Du désir insatisfait de l’hystérique au désir impossible de l’obsessionnel

 Liliane Fainsilber

 Dans cette séance du 14 mai 1958 Lacan commence une approche de la structure de la névrose obsessionnelle en prenant appui sur les trois textes de Maurice Bouvet qui méritent tous trois une lecture approfondie.

Ce sont respectivement, « Le moi dans la névrose obsessionnelle », « Importance de l’aspect homosexuel du transfert dans le traitement de quatre cas de névrose obsessionnelle masculine », « Les incidences thérapeutiques de la prise de conscience de l’envie du pénis dans la névrose obsessionnelle féminine ».

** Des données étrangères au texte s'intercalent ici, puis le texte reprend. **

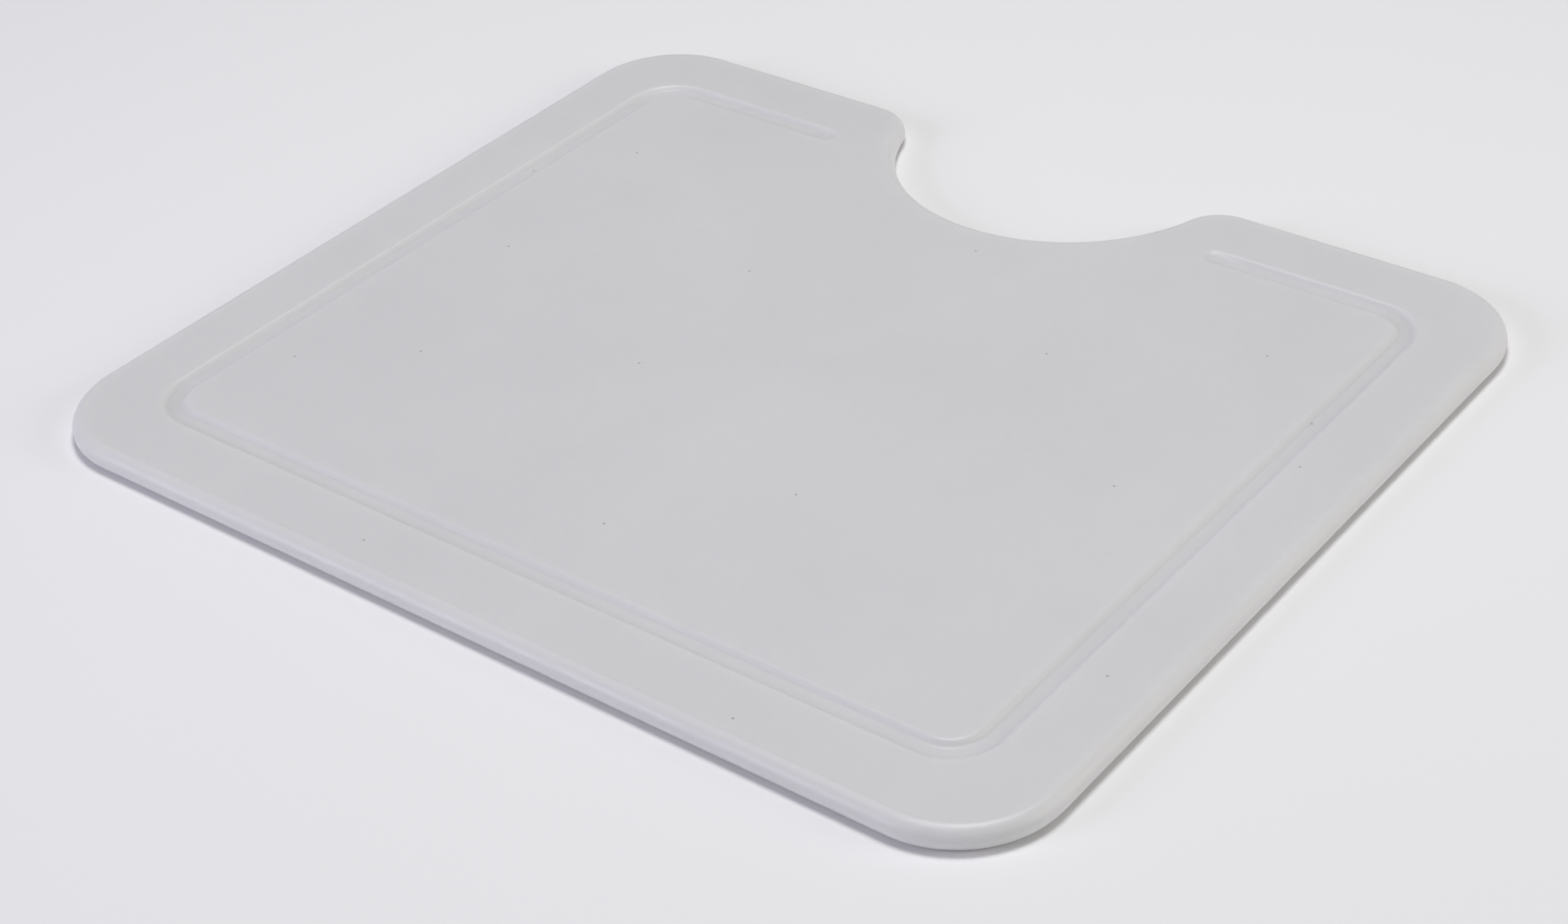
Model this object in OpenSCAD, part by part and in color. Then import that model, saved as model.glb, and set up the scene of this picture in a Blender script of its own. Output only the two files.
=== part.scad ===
// Sink cutting board: one slab of white polyethylene with a bull-nosed edge, rounded corners,
// a round cut-out in the middle of the back edge and a juice groove that stops either side of it.
// Millimetres, +Z up, +X to the right, +Y to the back. The origin is the middle of the underside.

/* [Board] */
// Length of the board, left to right
board_l = 435; // [400:5:480]
// Depth of the board, front to back
board_d = 372; // [340:2:420]
// Thickness of the board
board_t = 9.5; // [8:0.5:14]
// Radius of the four outer corners
corner_r = 40; // [25:1:60]
// Height of the fine step where the bull nose meets each flat face
edge_step = 0.15; // [0.1:0.05:0.3]

/* [Cut-out] */
// Radius of the round cut-out in the back edge
cut_r = 73.5; // [60:0.5:85]
// Distance from the back edge out to the centre of the cut-out
cut_out = 9; // [0:1:15]
// Radius of the rounded horns beside the cut-out
horn_r = 20; // [12:1:24]

/* [Juice groove] */
// Length of the groove's rectangle, between its centre lines
groove_l = 367.5; // [340:0.5:370]
// Depth of the groove's rectangle, front to back, between its centre lines
groove_d = 302.5; // [270:0.5:305]
// Radius of the groove's centre line at the corners
groove_corner_r = 16.5; // [10:0.5:30]
// Width of the groove
groove_w = 9.2; // [6:0.1:12]
// Depth of the groove, which is also the radius of its rounded walls
groove_h = 1.8; // [1.5:0.1:2.9]
// Distance from the middle of the board to the centre of each blind end of the groove
groove_end_x = 95; // [85:1:110]

/* [Hidden] */
$fn = 96;

half_l = board_l / 2;
half_d = board_d / 2;
corner_x = half_l - corner_r;       // centres of the outer corners
corner_y = half_d - corner_r;
nose_r = board_t / 2 - edge_step;   // radius of the bull nose

cut_y = half_d + cut_out;           // centre of the cut-out
horn_y = half_d - horn_r;           // centres of the horns, whose arcs run smoothly into the cut-out's
horn_x = sqrt(pow(cut_r + horn_r, 2) - pow(cut_y - horn_y, 2));
horn_turn = acos((cut_y - horn_y) / (cut_r + horn_r));
lap = 0.1;                          // mm or degrees that a horn and its neighbours run on past each other
ease = 0.02;                        // how much slimmer the horn's nose is, so that they cross cleanly
inlay = 2;                          // how far the edges beside a horn reach in past its centre

groove_turn_x = groove_l / 2 - groove_corner_r;   // centres of the groove's corners
groove_turn_y = groove_d / 2 - groove_corner_r;

module both_sides() {
    for (side = [0, 1]) mirror([side, 0, 0]) children();
}

// A run of the section along Y, from y = from down to y = to
module run_y(from, to) {
    translate([0, from, 0]) rotate([90, 0, 0]) linear_extrude(from - to) children();
}

// A turn of the section about a vertical axis, anticlockwise from the angle start
module turn(centre_x, centre_y, start, angle) {
    translate([centre_x, centre_y, 0])
        rotate([0, 0, start])
        rotate_extrude(angle = angle) children();
}

// ---- the slab: a flat middle, and bull-nosed runs and turns all round it ----

// The slab's section at an edge: the nose reaches x = reach, the flat faces end a radius before it
module nose_section(reach, depth, r = nose_r) {
    translate([reach - depth, 0]) square([depth - r, board_t]);
    translate([reach - r, board_t / 2]) intersection() {
        circle(r);
        translate([0, -r]) square([r, 2 * r]);
    }
}

module flat_middle() {
    linear_extrude(board_t) difference() {
        translate([-corner_x, -corner_y]) square([2 * corner_x, corner_y + horn_y]);
        translate([0, cut_y]) circle(cut_r + horn_r / 2);
    }
}

module straight_edges() {
    rotate([0, 0, -90]) run_y(corner_x, -corner_x) nose_section(half_d, corner_r);
    both_sides() {
        run_y(corner_y, -corner_y) nose_section(half_l, corner_r);
        rotate([0, 0, 90]) run_y(lap - horn_x, -corner_x) nose_section(half_d, horn_r + 2 * inlay);
    }
}

module rounded_corners() {
    both_sides() {
        turn(corner_x, corner_y, 0, 90) nose_section(corner_r, corner_r);
        turn(corner_x, -corner_y, -90, 90) nose_section(corner_r, corner_r);
    }
}

// The two horns, and between them the cut-out's arc, where the nose points inwards
module cut_out_edge() {
    reach = horn_r - 2 * ease;
    both_sides() turn(horn_x, horn_y, 90 - lap, horn_turn + 2 * lap)
        nose_section(reach, reach, nose_r - ease);
    depth = horn_r + inlay;
    turn(0, cut_y, -90 - horn_turn - lap, 2 * (horn_turn + lap))
        translate([cut_r + depth, 0]) mirror([1, 0]) nose_section(depth, depth);
}

// ---- the juice groove, as the solid that the cutter sweeps ----

// Flat floor and quarter-round walls; the half above z = 0 only clears the surface
module groove_section() {
    square([groove_w - 2 * groove_h, 2 * groove_h], center = true);
    for (side = [-1, 1])
        translate([side * (groove_w / 2 - groove_h), 0]) circle(groove_h);
}

module half_groove_section() {
    intersection() {
        groove_section();
        translate([0, -groove_h]) square([groove_w, 2 * groove_h]);
    }
}

module groove_cutter() {
    rotate([0, 0, -90]) run_y(groove_turn_x, -groove_turn_x)
        translate([groove_d / 2, 0]) groove_section();
    both_sides() {
        run_y(groove_turn_y, -groove_turn_y) translate([groove_l / 2, 0]) groove_section();
        rotate([0, 0, 90]) run_y(-groove_end_x, -groove_turn_x)
            translate([groove_d / 2, 0]) groove_section();
        for (corner = [[1, 0], [-1, -90]])
            turn(groove_turn_x, corner[0] * groove_turn_y, corner[1], 90)
                translate([groove_corner_r, 0]) groove_section();
        turn(groove_end_x, groove_d / 2, 90, 180) half_groove_section();
    }
}

module board() {
    color("whitesmoke") difference() {
        union() {
            flat_middle();
            straight_edges();
            rounded_corners();
            cut_out_edge();
        }
        translate([0, 0, board_t]) groove_cutter();
    }
}

board();
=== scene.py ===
"""A white polyethylene sink cutting board: a slab with a bull-nosed edge, a juice groove and a cut-out.

The outline, groove and edge repeat the CAD part's dimensions. The mesh is built as closed rings round the
edge and round the groove, with a flat grid of faces between them. Lengths are in metres and angles in
degrees. Azimuth 0 is in front of the board, and 90 is to its right.
"""
import math

import bmesh
import bpy
from mathutils import Matrix, Vector
from mathutils.geometry import delaunay_2d_cdt


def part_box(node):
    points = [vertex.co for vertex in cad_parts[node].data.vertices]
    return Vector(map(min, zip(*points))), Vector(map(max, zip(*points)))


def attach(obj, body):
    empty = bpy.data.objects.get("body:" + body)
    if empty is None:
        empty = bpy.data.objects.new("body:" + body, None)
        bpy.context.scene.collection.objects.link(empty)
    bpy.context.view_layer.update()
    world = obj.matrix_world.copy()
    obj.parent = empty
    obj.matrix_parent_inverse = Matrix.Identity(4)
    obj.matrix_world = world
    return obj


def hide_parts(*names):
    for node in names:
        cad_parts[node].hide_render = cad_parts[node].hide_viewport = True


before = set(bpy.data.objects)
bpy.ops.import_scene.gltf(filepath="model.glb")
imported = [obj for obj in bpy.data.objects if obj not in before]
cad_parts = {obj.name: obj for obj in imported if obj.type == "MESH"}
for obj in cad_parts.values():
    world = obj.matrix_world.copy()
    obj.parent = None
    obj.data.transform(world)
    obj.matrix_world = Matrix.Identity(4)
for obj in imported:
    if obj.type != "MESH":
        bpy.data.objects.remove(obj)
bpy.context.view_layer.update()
board_low, board_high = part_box("board")

MM = 0.001
HALF_L = (board_high.x - board_low.x) / 2
HALF_D = (board_high.y - board_low.y) / 2
THICK = board_high.z - board_low.z

# Outline: the corners, the cut-out's circle, which is centred behind the back edge, and the horns beside it
CORNER_R = 40 * MM
CUT_R = 73.5 * MM
CUT_Y = HALF_D + 9 * MM
HORN_R = 20 * MM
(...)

En fait Lacan effectue une première critique de cette approche clinique et théorique de la névrose obsessionnelle au titre de la relation d’objet. « La cure analytique tourne tout entière autour d’une incorporation ou d’une introjection imaginaire de ce phallus qui apparaît dans le dialogue analytique. » Autrement dit, le phallus de l’analyste est l’objet des convoitises de l’analysant qui souhaite l’avaler voire le dévorer. Ce serait donc un acte de cannibalisme.

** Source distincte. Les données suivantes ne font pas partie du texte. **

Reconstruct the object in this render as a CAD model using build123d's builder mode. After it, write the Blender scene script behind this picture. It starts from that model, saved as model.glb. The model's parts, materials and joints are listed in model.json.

A la lecture de ces trois textes, on repère aussi, par exemple dans celui de l’importance du transfert homosexuel dans quatre cas de névrose obsessionnelle, ce que Lacan avait déjà énoncé au début de ce séminaire des Formations de l’inconscient comment au troisième temps de l’Oedipe, c’est le père qui se fait préférer à la mère comme étant celui qui a le phallus. Ceci est tout à fait sensible cliniquement dans ces observations. Cet attachement homosexuel à l’analyste serait donc une étape nécessaire de l’Identification virile au père.

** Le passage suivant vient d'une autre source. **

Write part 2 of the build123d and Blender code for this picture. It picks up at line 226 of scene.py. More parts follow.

 D’autre part, dans chacune de ces observations, on retrouve aussi ce que Lacan avait décrit dans « Le mythe individuel du névrosé », le fait qu’en dehors du trio oedipien, en plus, il y a toujours un quatrième personnage. Ce personnage est à la fois un objet rival et un objet d’admiration. On le repère notamment dans la première des observations sous la description de ce qu’était pour l’analysant, un jeune séminariste. Il était pour lui, à la fois un personnage interdicteur et initiateur : «  E… était un jeune séminariste plein de zèle dont J… vanta pendant longtemps la pureté mais sur l’autorité du quel il insista immédiatement. E… condamna vigoureusement toute masturbation et fit tellement peur au malade que celui-ci y renonça totalement et complètement. Ses obsessions caractérisées firent alors leur apparition. Tout d’abord il ne s’agissait que de phobies : phobie de la souillure et de la damnation. Puis le pensée régressa au stade magique et les procédés secondaires de défense entrèrent en jeu. J… retrouvait dans E… toutes les qualités d’énergie, de dureté envers soi-même et les autres qu’il avait retrouvé chez ses grands-pères […] L’amnésie qui recouvrait la sexualisation des rapports de E… et de J… ne tarda pas à se lever, et J… se rappela que E… l’embrassait sur la bouche, qu’au début il répugnait à ce contact, puis en avait subi l’attrait. »

J’ai isolé ce fragment du texte de Bouvet pour mesurer comment Lacan réinterprète ce transfert homosexuel pour l’analyste avec l’aide du signifiant phallique qu’il déplace en différents points du graphe. De fait Lacan va inscrire la fonction de ce petit autre rival, ce petit séminariste, au niveau du fantasme, exactement au même point où il avait placé Monsieur K. pour Dora. De même, là où sur le graphe du désir de l’hystérique il avait inscrit un dx, Pour l’obsessionnel, il inscrit un d0, un d indexé zéro. Pour lui, en effet la névrose obsessionnelle est une « figure transformée de l’hystérie »

 Là où il inscrivait un d x, un désir énigmatique pour l’hystérique, à cette même place, pour l’obsessionnel il inscrit un désir évanescent, un désir sur le point de disparaître. Pour illustrer son propos il propose cette comparaison «  L’obsessionnel est un Tantale ». Les fruits de ses désirs lui sont à jamais inaccessibles.